Arc Routing with Electric Vehicles
Event Date: 24 October 2019
Speaker: Dr Mario Ruthmair, Department of Statistics and Operations Research, University of Vienna
Location: Strathclyde Business School, Cathedral Wing, CW406a
Time: 3pm-4pm
Abstract: Concerns about greenhouse gas emissions and government regulations foster the use of electric vehicles. Several recently published articles study the use of electric vehicles (EVs) in node-routing problems. In contrast, this article considers EVs in the context of arc routing while also addressing practically relevant aspects that have not been addressed sufficiently so far. These include dynamic charging of EVs while driving, speed-dependent energy consumption, and non-linear charging functions that depend on the battery state-of-charge and the charging time. A generic way of dealing with these aspects is introduced through the concept of an energy-indexed graph which is used to derive an integer linear programming formulation and an exact solution framework based on branch-and-cut. Efficient construction heuristics and a local search for approximately solving large-scale instances are proposed. These heuristics build upon two different solution encodings for which labeling algorithms for decoding are introduced. A computational study is performed on realistic problem instances. Besides analyzing the performance of all proposed methods, the obtained results provide insights and recommendations on strategic decisions related to the size of the vehicle fleet, the battery size, and the amount of charging facilities.
Biography: Mario Ruthmair is currently working as a University Assistant at the University of Vienna, see http://mario.ruthmair.at. He received a PhD degree from the Vienna University of Technology in 2012, and gained applied research experience at the AIT Austrian Institute of Technology. His main research is on designing computationally efficient solution approaches for problems in operations research and combinatorial optimization.
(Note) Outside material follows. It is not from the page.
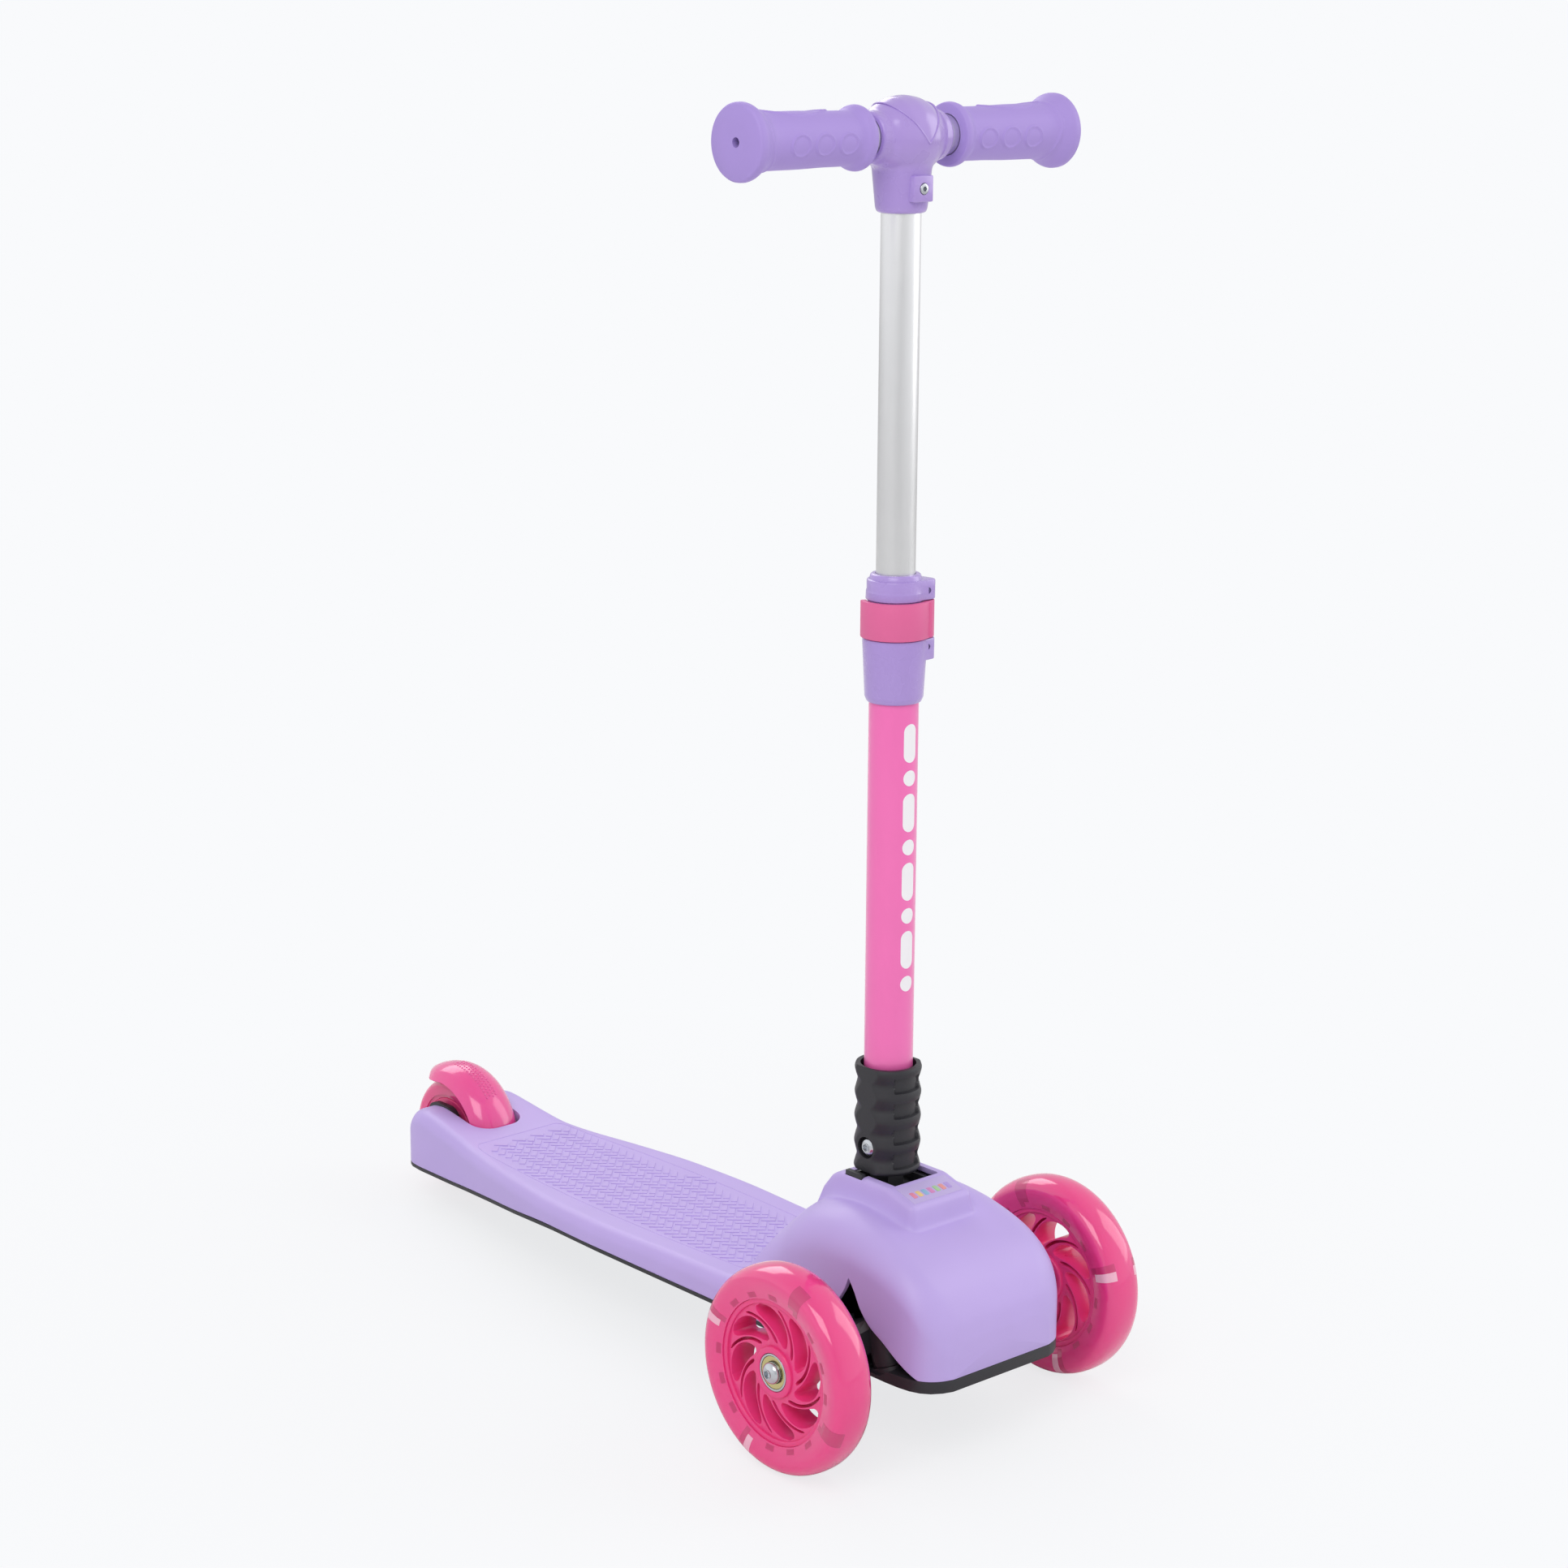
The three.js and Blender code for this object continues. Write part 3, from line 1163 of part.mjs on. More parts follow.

In his current research, he focuses on theoretical and computational aspects of mixed integer programming and considers applications in network design, telecommunications, transportation and logistics, and social network analysis. His work appeared in journals such as Mathematical Programming, Transportation Research, European Journal of Operational Research, INFORMS Journal of Computing, Computers & Operations Research, and Networks.